The tax reform was necessary so as not to strangle municipal finances. This fiscal figure is the second that contributes the most to local coffers, behind the IBI. The Spanish municipalities received more than 1,700 million for this tax in 2020. In 2019, before the pandemic affected collection, it amounted to 2,519 million for local coffers.
It was not the first judicial setback for capital gains, since two other judgments of 2017 and 2019 had questioned some aspects of the tax. The finance reform now tries to solve them all at once.
The recent ruling noted that the tax was “oblivious to the realities of the housing market,” which had become particularly palpable when home prices plummeted during the Great Recession. In those years, it was common that even selling a house at a loss (that is, for less than what it had cost) would have to pay the tax. The Constitutional Court questioned this in 2017.
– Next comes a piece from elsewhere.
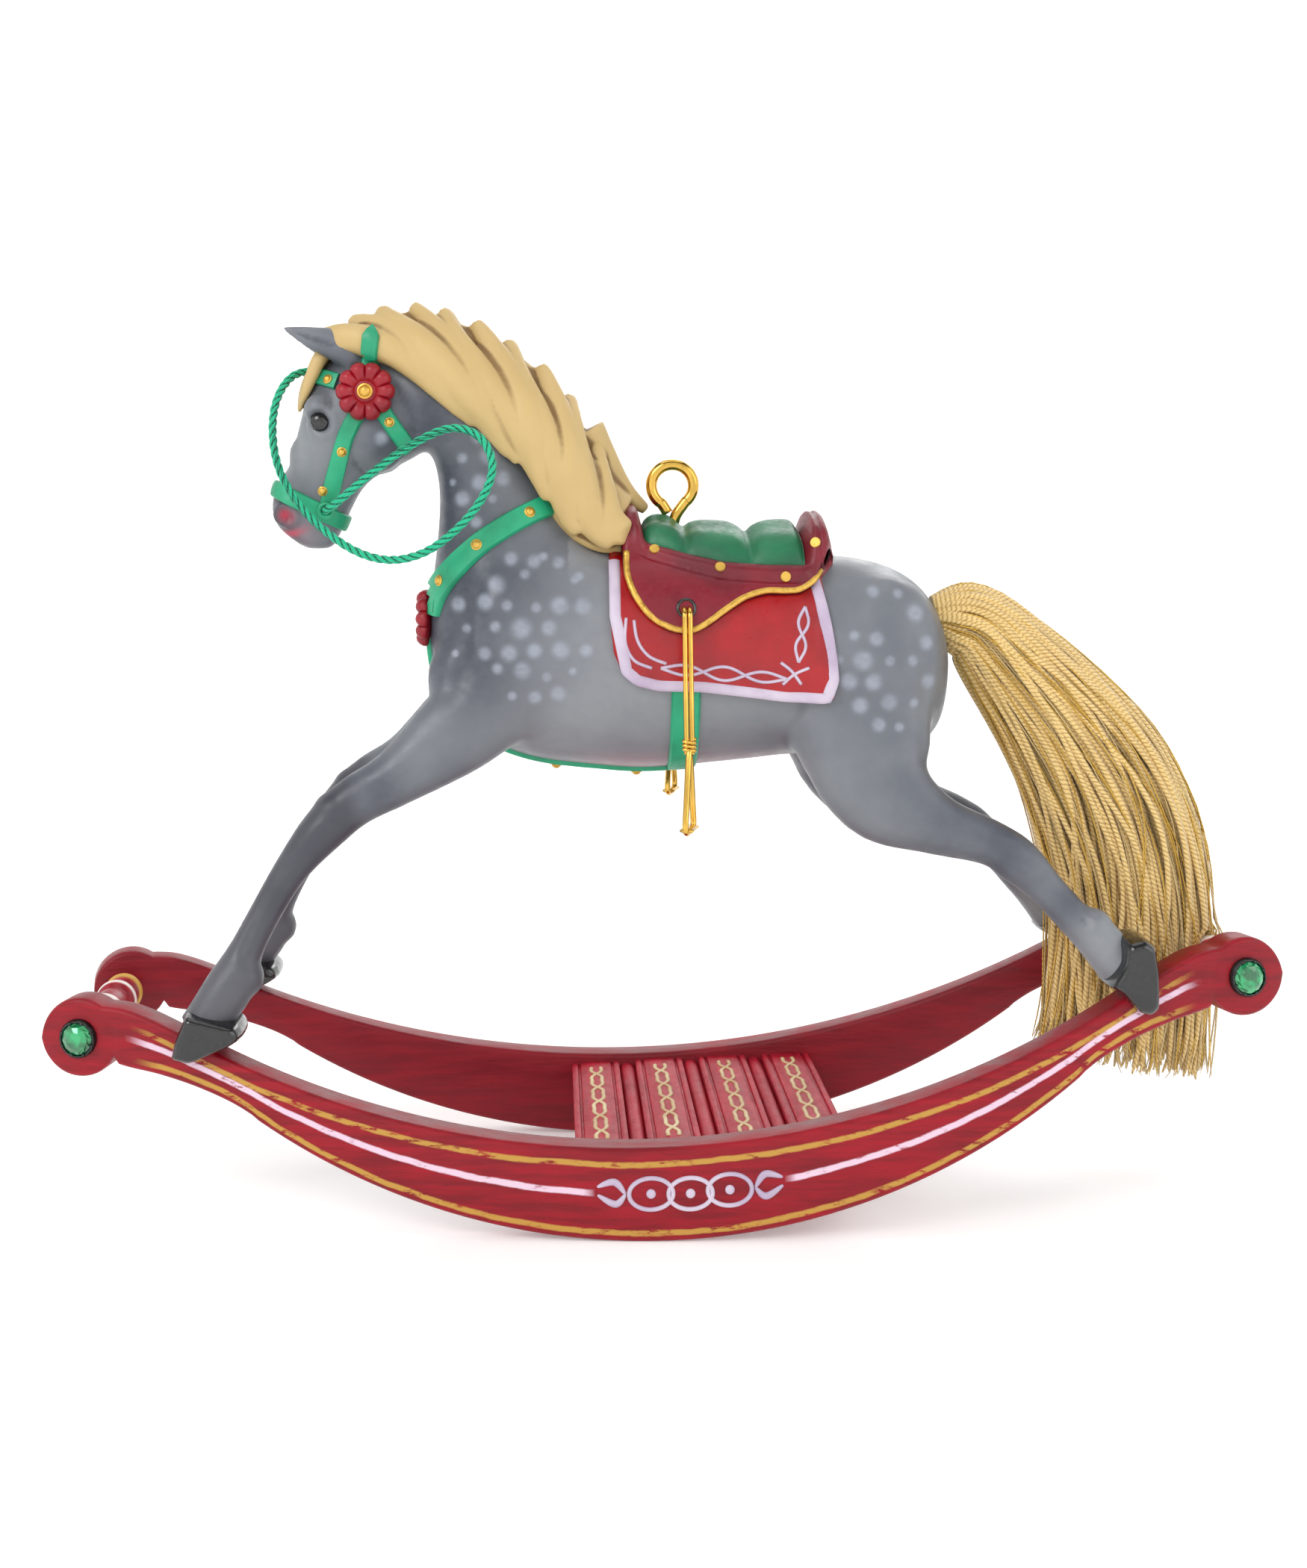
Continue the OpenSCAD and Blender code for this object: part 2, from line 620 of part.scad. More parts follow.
rosette_y = 4.5;
module rosette_near() color("darkred")
    translate([rosette_place[0], -rosette_y, rosette_place[1]]) rotate([90, 0, 0]) rosette();
module rosette_far() color("darkred")
    translate([rosette_place[0], rosette_y, rosette_place[1]]) rotate([-90, 0, 0]) rosette();
module rosette_chest() color("darkred") translate([-21.5, 0, 53]) rotate([0, -90, 0]) rosette();

// ---- blanket and saddle: plates wrapped over the torso ----
// Rows run from front to back. The hem gives the lower edge's height at each x.
module wrapped(rows, hem, low, high, cols = 16, flare = 0) {
    hem_turns = [for (x = rows) torso_turn(x, lookup(x, hem), high)];
    grid = function(grow) [for (i = [0:len(rows) - 1])
        [for (k = [0:cols])
            let(
                u = 2 * k / cols - 1,
                back = max(0, (rows[i] - rows[0]) / (rows[len(rows) - 1] - rows[0])),
                x = rows[i] - flare * back * (1 - u * u)
            )
            on_torso(x, u * hem_turns[i], grow)]
    ];
    slab(grid(high), grid(low));
}

blanket_hem = [
    [-4.3, 53], [-3.9, 50], [-2.8, 48], [-0.9, 46.8], [4, 46.7], [8.3, 46.3], [11.4, 45.8],
    [15.6, 45.6], [16.2, 47]
];
flap_hem = [
    [-3, 58.4], [-2.5, 55.3], [-0.9, 53.2], [1.2, 52], [3.1, 51.9], [4.6, 52.5], [6.4, 53.8], [8, 54.8],
    [9.8, 55.3], [12.9, 55.3], [14.4, 56.1], [15.6, 57.8]
];
saddle_low = glue + blanket_thickness + 0.05;
saddle_high = saddle_low + flap_thickness;

module blanket() color("crimson") difference() {
    wrapped([-4.3, -3.9, -2.8, -0.9, 1.5, 4, 8, 11.4, 15, 15.8, 16.2], blanket_hem,
        glue, glue + blanket_thickness, 18, 1.2);
    cross_bar(saddle_hole[0], saddle_hole[1], 0.95, -20, 20);
    eye_screw_room();
}

module saddle() color("firebrick") difference() {
    union() {
        wrapped([-3, -2.5, -0.9, 1.2, 3.1, 4.6, 6.4, 8, 9.8, 12.9, 14.4, 15.6], flap_hem,
            saddle_low, saddle_high);
        translate([0, 3.6, 0]) rotate([90, 0, 0]) linear_extrude(7.2) {
            polygon([[-3.2, 60.3], [-3.4, 62.6], [-2.6, 63.7], [-1.5, 63.2], [-1.3, 60.6]]);
            polygon([[13.4, 60.2], [13.2, 62], [14.3, 63], [15.9, 61.6], [15.6, 60.2]]);
        }
    }
    cross_bar(saddle_hole[0], saddle_hole[1], stirrup_pin_radius + pin_clearance, -20, 20);
    eye_screw_room();
}

// The gold bead along the flap's edge.
piping_depth = 0.5;
module piping_near() {
    rows = [for (x = [-2.6:0.65:15]) x];
    grid = function(grow) [for (x = rows) [for (k = [0:1])
        on_torso(x, -torso_turn(x, lookup(x, flap_hem) + 0.15 + k * piping_depth, saddle_high), grow)]];
    slab(grid(saddle_high + 0.3), grid(saddle_high + 0.02));
}
module saddle_piping_near() color("goldenrod") piping_near();
module saddle_piping_far() color("goldenrod") mirror([0, 1, 0]) piping_near();

module saddle_studs() color("gold") side_studs([[-0.2, 58.9], [5.7, 58.1], [11.4, 57.3]], saddle_high);

// The seat's three quilted lobes.
seat_rows = [-1, -0.6, 0.6, 1.6, 2.7, 3.6, 5, 6.4, 7.8, 8.7, 9.8, 11.4, 12.6, 13];
seat_height = [[-1, 0.4], [0.3, 1.7], [2.7, 0.9], [5.6, 1.8], [8.7, 0.9], [11.8, 2], [13, 0.6]];

module seat_cushion() color("seagreen") difference() {
    slab(
        [for (x = seat_rows) [for (k = [0:10])
            let(u = k / 5 - 1)
            on_torso(x, u * 27, saddle_high + 0.05 + lookup(x, seat_height) * (1 - 0.8 * pow(u, 4)))]],
        [for (x = seat_rows) [for (k = [0:10]) on_torso(x, (k / 5 - 1) * 27, saddle_high + 0.03)]]
    );
    eye_screw_room();
}

// ---- hanging eye: a screw with an open loop ----
module eye_screw() color("silver") {
    shank_top = eye_place[1] - eye_radius;
    shank_length = 11;
    translate([eye_place[0], 0, eye_place[1]]) rotate([90, 0, 0])
        rotate_extrude() translate([eye_radius, 0]) circle(eye_wire / 2, $fn = 24);
    translate([eye_place[0], 0, shank_top - shank_length]) {
        cylinder(h = shank_length, r = eye_wire / 2, $fn = 24);
        translate([0, 0, -1.2]) cylinder(h = 1.2, r1 = 0.05, r2 = eye_wire / 2, $fn = 24);
    }
}

// ---- stirrups: a formed wire that swings on its pin in the saddle flap ----
pin_inner = 5.5;
pin_outer = 10;
iron_y = 12.4;
iron_top = 41.4;
iron_foot = 35;
iron_half = 1.8;

module stirrup(side) color("gold") {
    x = saddle_hole[0];
    r = stirrup_wire / 2;
    apex = [x, side * iron_y, iron_top];
    scale([1, -side, 1]) {
        cross_bar(x, saddle_hole[1], stirrup_pin_radius, -pin_outer, -pin_inner);
        cross_bar(x, saddle_hole[1], 1.05, -pin_inner - 0.4, -pin_inner);
    }
    for (shift = [-1, 1])
        translate([shift * (r + 0.01), 0, 0])
            rod([x, side * (pin_outer - 0.3), saddle_hole[1]], apex, r);
    translate(apex) sphere(0.5, $fn = 24);
    for (edge = [-1, 1]) {
        corner = [x, side * iron_y + edge * iron_half, iron_foot];
        rod(apex, corner, r * 1.3);
        translate(corner) sphere(r * 1.5, $fn = 24);
    }
    translate([x - 0.8, side * iron_y - iron_half, iron_foot - 0.25]) cube([1.6, 2 * iron_half, 0.5]);
}

module stirrup_near() stirrup(-1);
module stirrup_far() stirrup(1);

// ---- tail and rein ----
module tail_floss() color("navajowhite") difference() {
    loft(tail_line, 0, 18);
    spindle_axis(1) cylinder(h = 20, r = 2.1, center = true);
}

module rein_cord() color("mediumseagreen") tube(smooth_route(rein_points, 2), cord_diameter / 2);

rocker_near();
rocker_far();
spindle_front();
spindle_rear();
deck_slat_1();
deck_slat_2();
deck_slat_3();
deck_slat_4();
deck_beads();
stone_cups();
stone_near_front();
stone_near_rear();
stone_far_front();
stone_far_rear();
body_near_half();
body_far_half();
hoof_front_near();
hoof_front_far();
hoof_hind_near();
hoof_hind_far();
mane();
forelock();
eye_near();
eye_far();
bridle();
bridle_studs();
rosette_near();
rosette_far();
rosette_chest();
breast_collar();
collar_studs();
belly_strap();
girth();
strap_studs();
blanket();
saddle();
saddle_piping_near();
saddle_piping_far();
saddle_studs();
seat_cushion();
eye_screw();
stirrup_near();
stirrup_far();
tail_floss();
rein_cord();
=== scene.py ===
"""Looks of the rocking horse keepsake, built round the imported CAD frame.

Lists of places are in millimetres, as [x, y, z] or, in the side view, [x, z]; meshes are made in metres.
"""

import math

import bpy
import numpy as np
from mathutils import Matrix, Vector
from mathutils.bvhtree import BVHTree


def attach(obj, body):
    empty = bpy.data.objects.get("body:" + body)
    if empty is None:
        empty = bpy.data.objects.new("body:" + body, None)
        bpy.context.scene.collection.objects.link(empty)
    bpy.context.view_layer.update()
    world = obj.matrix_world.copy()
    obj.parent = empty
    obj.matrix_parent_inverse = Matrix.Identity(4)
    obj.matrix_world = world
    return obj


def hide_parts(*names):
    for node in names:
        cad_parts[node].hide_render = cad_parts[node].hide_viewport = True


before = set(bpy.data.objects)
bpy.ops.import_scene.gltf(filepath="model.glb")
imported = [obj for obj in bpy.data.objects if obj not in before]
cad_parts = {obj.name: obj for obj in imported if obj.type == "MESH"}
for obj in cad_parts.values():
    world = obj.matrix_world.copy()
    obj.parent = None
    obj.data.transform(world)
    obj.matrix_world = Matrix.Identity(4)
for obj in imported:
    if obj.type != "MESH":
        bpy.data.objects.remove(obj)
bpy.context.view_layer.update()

MM = 0.001
TURN = 2 * math.pi
SIDES = ((-1, "near"), (1, "far"))
rng = np.random.default_rng(11)


# ---- curves and small sums ----
def smooth(points, steps, closed=False):
    """A Catmull-Rom curve through rows of numbers."""
    p = np.asarray(points, float)
    n = len(p)
    spans = n if closed else n - 1
    out = []
    for i in range(spans):
        near = [(i + k) % n if closed else min(max(i + k, 0), n - 1) for k in (-1, 0, 1, 2)]
        a, b, c, d = p[near]
        for s in range(steps):
            t = s / steps
            out.append(0.5 * (2 * b + (c - a) * t + (2 * a - 5 * b + 4 * c - d) * t ** 2
                              + (3 * b - a - 3 * c + d) * t ** 3))
    if not closed:
        out.append(p[-1])
    return np.array(out)


def lookup(x, table):
    """The value at x in rows of [x, value]."""
    table = np.asarray(table, float)
    return np.interp(x, table[:, 0], table[:, 1])


def resample(path, pitch):
    """The path as evenly spaced points."""
    path = np.asarray(path, float)
    run = np.r_[0, np.cumsum(np.linalg.norm(np.diff(path, axis=0), axis=1))]
    at = np.linspace(0, run[-1], max(2, int(round(run[-1] / pitch)) + 1))
    return np.stack([np.interp(at, run, path[:, k]) for k in range(path.shape[1])], 1)


def unit(v):
    return v / np.maximum(np.linalg.norm(v, axis=-1, keepdims=True), 1e-9)


def turns(count):
    """Evenly spaced angles round a circle."""
    return np.linspace(0, TURN, count, endpoint=False)


def hill(distance, radius):
    """1 at the middle, falling smoothly to 0 past the radius."""
    return np.exp(-(np.asarray(distance) / radius) ** 2)


def step(x, low, high):
    """0 below low and 1 above high, with a smooth rise between."""
    t = np.clip((np.asarray(x, float) - low) / (high - low), 0, 1)
    return t * t * (3 - 2 * t)


# ---- solid shapes, each as (points, quads, triangles) ----
def grid_quads(rows, cols, closed_rows=False, closed_cols=False):
    i, k = np.meshgrid(np.arange(rows if closed_rows else rows - 1),
                       np.arange(cols if closed_cols else cols - 1), indexing="ij")
    j, m = (i + 1) % rows, (k + 1) % cols
    return np.stack([i * cols + k, i * cols + m, j * cols + m, j * cols + k], -1).reshape(-1, 4)


def loft(rings, closed=False):
    rings = np.asarray(rings, float)
    rows, cols = rings.shape[:2]
    points = rings.reshape(-1, 3)
    quads = grid_quads(rows, cols, closed, True)
    tris = np.zeros((0, 3), int)
    if not closed:
        k = np.arange(cols)
        first, last = rows * cols, rows * cols + 1
        m = (k + 1) % cols
        points = np.vstack([points, rings[0].mean(0), rings[-1].mean(0)])
        tris = np.vstack([np.stack([np.full(cols, first), m, k], 1),
                          np.stack([np.full(cols, last), k + (rows - 1) * cols, m + (rows - 1) * cols], 1)])
    return points, quads, tris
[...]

Last Wednesday, during the debate on the draft State Budget Law for 2022, Minister Montero said the modification her department was preparing would provide “tranquility and security” for both taxpayers and municipalities. These, who have not been able to collect the tax for 10 days, will have six months to adapt their regulations to the new legal framework. What they have stopped entering since October 26 will not be able to recover.
Time to appeal calculation
Although the ministry had already studied formulas for this, the decree will not be retroactive. But at the same time, the consistories will not face an avalanche of claims because the Constitutional ruling established a shield against that possibility.
When paid through a self-assessment (as is the case in most large municipalities), the taxpayer has a theoretical term of four years to request a review of the amount paid. The court ruling, however, determined it will not be possible to claim amounts not already appealed before the sentence.
The new rule will not be retroactive
The royal decree with the new regulations on capital gains tax that the Council of Ministers plans to approve on Monday will not be retroactive. That will leave a kind of legal vacuum from the moment of the Constitutional Court ruling, October 26, until the decree enters into force.
On Wednesday, the high court published the sentence and full text on its website. Another important date is that of its publication in the BOE, because some legal sources indicate that there are doubts about whether some effects of the ruling take effect from that moment.
In any case, it seems clear the municipalities will face a period in which they could not demand the payment of the tribute. If October 26 is the reference point, and taking into account the decree enters into force on Tuesday, that period would be 15 days.
Translated into collection on the basis of 2019, when the tax contributed 2,519 million to the municipal coffers, that means a loss of just over 100 million. Last year, the pandemic caused a reduction in the collection of capital gains tax of 32% – around €800 million.
*Plusvalia relates only to property and the capital gained from owning a property. It does not include capital gains from other streams.